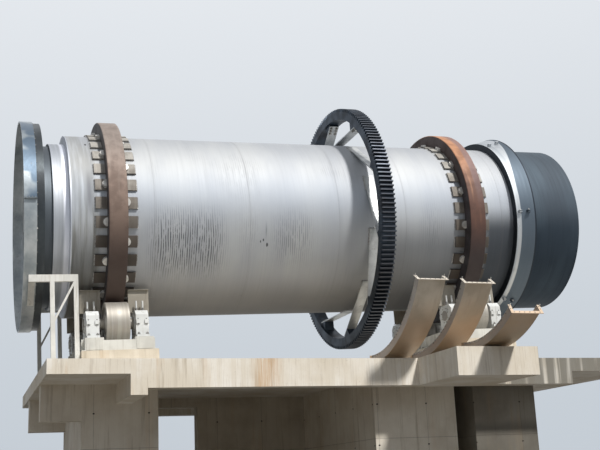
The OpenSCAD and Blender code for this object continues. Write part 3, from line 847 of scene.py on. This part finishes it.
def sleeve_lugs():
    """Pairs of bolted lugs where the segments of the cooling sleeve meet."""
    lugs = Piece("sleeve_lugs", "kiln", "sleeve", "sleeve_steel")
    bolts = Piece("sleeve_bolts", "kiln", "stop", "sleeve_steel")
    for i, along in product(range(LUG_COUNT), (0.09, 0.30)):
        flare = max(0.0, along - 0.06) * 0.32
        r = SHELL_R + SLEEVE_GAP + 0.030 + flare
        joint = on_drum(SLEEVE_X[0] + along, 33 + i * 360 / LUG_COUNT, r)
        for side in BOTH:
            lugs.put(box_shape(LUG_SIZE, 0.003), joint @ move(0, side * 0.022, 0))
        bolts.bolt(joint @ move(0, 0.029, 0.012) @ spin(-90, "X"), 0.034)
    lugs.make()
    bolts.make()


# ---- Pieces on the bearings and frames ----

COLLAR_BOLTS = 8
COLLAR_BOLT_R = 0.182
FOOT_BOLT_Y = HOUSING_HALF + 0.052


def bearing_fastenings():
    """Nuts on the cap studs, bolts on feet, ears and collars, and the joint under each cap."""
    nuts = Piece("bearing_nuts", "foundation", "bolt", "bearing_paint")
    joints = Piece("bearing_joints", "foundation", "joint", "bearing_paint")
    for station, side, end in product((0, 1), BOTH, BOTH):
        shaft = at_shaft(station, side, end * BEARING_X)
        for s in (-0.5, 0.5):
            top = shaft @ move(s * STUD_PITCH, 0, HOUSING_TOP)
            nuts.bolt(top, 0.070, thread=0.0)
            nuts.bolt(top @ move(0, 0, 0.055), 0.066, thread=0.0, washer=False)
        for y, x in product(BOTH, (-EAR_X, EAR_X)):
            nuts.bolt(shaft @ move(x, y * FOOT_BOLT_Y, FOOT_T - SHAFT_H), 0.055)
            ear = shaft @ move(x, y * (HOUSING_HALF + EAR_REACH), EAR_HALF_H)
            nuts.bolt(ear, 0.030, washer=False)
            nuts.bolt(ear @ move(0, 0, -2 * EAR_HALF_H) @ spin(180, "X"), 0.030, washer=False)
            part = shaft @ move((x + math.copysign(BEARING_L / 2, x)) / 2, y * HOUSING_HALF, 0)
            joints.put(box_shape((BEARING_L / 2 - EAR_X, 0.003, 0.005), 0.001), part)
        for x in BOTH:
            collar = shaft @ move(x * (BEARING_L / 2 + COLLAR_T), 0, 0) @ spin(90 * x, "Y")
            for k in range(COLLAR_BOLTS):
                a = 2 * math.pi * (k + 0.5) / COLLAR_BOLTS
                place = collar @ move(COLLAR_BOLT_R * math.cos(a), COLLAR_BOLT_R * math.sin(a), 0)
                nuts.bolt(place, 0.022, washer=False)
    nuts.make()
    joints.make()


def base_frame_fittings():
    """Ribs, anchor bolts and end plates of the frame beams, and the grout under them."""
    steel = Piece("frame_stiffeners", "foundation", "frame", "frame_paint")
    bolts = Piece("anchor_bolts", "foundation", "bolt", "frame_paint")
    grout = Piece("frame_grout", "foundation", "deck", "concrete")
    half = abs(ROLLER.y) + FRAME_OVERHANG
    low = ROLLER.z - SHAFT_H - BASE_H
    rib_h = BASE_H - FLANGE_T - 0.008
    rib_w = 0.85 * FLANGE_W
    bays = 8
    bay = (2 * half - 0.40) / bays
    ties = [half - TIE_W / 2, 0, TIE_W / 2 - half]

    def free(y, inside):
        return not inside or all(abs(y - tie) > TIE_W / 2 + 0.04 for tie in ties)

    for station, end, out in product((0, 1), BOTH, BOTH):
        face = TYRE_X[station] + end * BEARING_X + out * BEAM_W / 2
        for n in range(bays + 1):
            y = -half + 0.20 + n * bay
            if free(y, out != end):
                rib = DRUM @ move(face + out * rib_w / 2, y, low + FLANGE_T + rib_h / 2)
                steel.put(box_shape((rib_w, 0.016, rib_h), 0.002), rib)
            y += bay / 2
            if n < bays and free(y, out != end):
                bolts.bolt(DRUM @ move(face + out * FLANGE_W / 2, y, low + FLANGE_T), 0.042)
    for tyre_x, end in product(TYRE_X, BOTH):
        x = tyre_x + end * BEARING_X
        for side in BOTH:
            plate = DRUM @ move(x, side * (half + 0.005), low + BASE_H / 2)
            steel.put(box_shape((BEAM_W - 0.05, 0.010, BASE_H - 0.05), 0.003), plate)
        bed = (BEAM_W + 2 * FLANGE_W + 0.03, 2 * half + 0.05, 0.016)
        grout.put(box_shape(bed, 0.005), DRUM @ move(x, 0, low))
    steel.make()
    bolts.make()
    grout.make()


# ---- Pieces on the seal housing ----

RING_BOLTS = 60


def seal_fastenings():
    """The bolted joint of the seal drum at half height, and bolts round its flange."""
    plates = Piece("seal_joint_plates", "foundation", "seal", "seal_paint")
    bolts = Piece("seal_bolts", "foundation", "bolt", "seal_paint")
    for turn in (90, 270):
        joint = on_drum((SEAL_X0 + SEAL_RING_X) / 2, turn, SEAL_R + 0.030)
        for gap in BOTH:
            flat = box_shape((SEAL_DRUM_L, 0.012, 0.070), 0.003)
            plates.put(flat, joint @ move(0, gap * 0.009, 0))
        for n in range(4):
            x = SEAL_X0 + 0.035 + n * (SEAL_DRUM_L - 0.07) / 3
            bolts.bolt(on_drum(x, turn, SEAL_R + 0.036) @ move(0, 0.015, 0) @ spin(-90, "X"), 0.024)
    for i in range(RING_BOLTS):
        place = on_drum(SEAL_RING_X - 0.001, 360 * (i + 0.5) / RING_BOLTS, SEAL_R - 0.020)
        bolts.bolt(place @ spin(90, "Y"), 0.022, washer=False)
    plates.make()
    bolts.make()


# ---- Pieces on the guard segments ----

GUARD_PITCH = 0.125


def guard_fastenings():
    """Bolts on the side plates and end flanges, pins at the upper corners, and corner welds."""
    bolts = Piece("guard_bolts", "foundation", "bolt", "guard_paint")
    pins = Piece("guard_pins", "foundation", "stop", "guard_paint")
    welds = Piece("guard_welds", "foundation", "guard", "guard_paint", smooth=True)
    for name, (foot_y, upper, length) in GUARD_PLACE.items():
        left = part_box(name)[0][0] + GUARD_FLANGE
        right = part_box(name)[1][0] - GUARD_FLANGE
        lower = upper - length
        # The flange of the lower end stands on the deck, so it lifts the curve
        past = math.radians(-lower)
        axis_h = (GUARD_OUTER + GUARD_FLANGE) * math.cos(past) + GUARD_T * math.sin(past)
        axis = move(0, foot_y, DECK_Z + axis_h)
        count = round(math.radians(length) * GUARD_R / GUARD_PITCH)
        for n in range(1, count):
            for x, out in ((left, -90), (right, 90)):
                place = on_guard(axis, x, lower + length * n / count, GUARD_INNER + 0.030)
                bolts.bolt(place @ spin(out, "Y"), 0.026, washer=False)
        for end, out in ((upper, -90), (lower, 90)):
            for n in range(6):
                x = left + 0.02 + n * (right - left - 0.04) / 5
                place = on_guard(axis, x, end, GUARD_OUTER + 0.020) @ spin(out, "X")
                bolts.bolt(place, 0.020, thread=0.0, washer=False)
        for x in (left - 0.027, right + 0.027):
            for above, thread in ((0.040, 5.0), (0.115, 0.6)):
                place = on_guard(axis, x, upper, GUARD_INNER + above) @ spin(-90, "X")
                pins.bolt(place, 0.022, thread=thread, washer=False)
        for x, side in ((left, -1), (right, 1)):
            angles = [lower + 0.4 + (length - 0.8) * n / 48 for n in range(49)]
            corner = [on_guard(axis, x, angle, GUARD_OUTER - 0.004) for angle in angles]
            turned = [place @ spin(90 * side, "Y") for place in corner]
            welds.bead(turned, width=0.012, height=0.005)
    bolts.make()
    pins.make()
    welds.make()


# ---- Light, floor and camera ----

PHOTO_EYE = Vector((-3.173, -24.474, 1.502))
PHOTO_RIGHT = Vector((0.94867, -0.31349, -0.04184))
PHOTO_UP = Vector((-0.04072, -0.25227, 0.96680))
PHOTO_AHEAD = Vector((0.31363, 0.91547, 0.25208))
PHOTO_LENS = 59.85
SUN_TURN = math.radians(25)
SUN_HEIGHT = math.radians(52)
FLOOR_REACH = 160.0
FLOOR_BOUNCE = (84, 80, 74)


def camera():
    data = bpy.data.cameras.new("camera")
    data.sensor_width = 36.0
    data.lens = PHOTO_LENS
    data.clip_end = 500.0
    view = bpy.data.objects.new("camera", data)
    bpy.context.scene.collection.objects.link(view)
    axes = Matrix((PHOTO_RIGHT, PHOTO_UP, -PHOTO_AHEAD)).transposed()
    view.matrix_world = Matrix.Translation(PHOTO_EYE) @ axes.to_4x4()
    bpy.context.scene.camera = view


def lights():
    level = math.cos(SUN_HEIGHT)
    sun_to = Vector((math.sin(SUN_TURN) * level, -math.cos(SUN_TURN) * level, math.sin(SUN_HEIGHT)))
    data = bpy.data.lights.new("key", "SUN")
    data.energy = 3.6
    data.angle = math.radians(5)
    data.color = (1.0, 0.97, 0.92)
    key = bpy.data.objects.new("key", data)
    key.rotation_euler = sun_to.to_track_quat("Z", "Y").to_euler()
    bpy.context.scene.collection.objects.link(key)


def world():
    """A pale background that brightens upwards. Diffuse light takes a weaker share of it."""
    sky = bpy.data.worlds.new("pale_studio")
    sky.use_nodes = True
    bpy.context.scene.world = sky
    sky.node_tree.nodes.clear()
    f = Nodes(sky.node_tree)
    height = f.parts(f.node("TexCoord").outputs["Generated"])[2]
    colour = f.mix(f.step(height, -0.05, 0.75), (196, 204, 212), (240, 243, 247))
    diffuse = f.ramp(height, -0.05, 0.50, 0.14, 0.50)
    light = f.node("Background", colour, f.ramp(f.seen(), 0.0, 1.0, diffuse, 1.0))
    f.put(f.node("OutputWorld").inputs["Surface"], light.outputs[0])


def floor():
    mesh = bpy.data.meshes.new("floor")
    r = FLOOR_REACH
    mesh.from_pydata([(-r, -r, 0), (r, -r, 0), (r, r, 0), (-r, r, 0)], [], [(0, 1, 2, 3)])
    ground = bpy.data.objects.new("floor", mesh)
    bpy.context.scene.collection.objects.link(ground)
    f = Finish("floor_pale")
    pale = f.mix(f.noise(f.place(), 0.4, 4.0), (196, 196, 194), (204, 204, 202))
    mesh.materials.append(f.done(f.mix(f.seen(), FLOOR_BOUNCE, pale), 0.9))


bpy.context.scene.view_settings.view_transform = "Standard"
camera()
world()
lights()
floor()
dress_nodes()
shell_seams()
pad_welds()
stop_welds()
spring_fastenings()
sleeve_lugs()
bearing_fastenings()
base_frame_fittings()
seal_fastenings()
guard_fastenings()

###

### Goal of the exercise
Begin at the line that has "right = part_box(name)[1][0]", stop after the line that has "FLOOR_BOUNCE = (84, 80, 74)", and repeat exactly those lines, nothing more.

### Solution to this exercise
        right = part_box(name)[1][0] - GUARD_FLANGE
        lower = upper - length
        # The flange of the lower end stands on the deck, so it lifts the curve
        past = math.radians(-lower)
        axis_h = (GUARD_OUTER + GUARD_FLANGE) * math.cos(past) + GUARD_T * math.sin(past)
        axis = move(0, foot_y, DECK_Z + axis_h)
        count = round(math.radians(length) * GUARD_R / GUARD_PITCH)
        for n in range(1, count):
            for x, out in ((left, -90), (right, 90)):
                place = on_guard(axis, x, lower + length * n / count, GUARD_INNER + 0.030)
                bolts.bolt(place @ spin(out, "Y"), 0.026, washer=False)
        for end, out in ((upper, -90), (lower, 90)):
            for n in range(6):
                x = left + 0.02 + n * (right - left - 0.04) / 5
                place = on_guard(axis, x, end, GUARD_OUTER + 0.020) @ spin(out, "X")
                bolts.bolt(place, 0.020, thread=0.0, washer=False)
        for x in (left - 0.027, right + 0.027):
            for above, thread in ((0.040, 5.0), (0.115, 0.6)):
                place = on_guard(axis, x, upper, GUARD_INNER + above) @ spin(-90, "X")
                pins.bolt(place, 0.022, thread=thread, washer=False)
        for x, side in ((left, -1), (right, 1)):
            angles = [lower + 0.4 + (length - 0.8) * n / 48 for n in range(49)]
            corner = [on_guard(axis, x, angle, GUARD_OUTER - 0.004) for angle in angles]
            turned = [place @ spin(90 * side, "Y") for place in corner]
            welds.bead(turned, width=0.012, height=0.005)
    bolts.make()
    pins.make()
    welds.make()


# ---- Light, floor and camera ----

PHOTO_EYE = Vector((-3.173, -24.474, 1.502))
PHOTO_RIGHT = Vector((0.94867, -0.31349, -0.04184))
PHOTO_UP = Vector((-0.04072, -0.25227, 0.96680))
PHOTO_AHEAD = Vector((0.31363, 0.91547, 0.25208))
PHOTO_LENS = 59.85
SUN_TURN = math.radians(25)
SUN_HEIGHT = math.radians(52)
FLOOR_REACH = 160.0
FLOOR_BOUNCE = (84, 80, 74)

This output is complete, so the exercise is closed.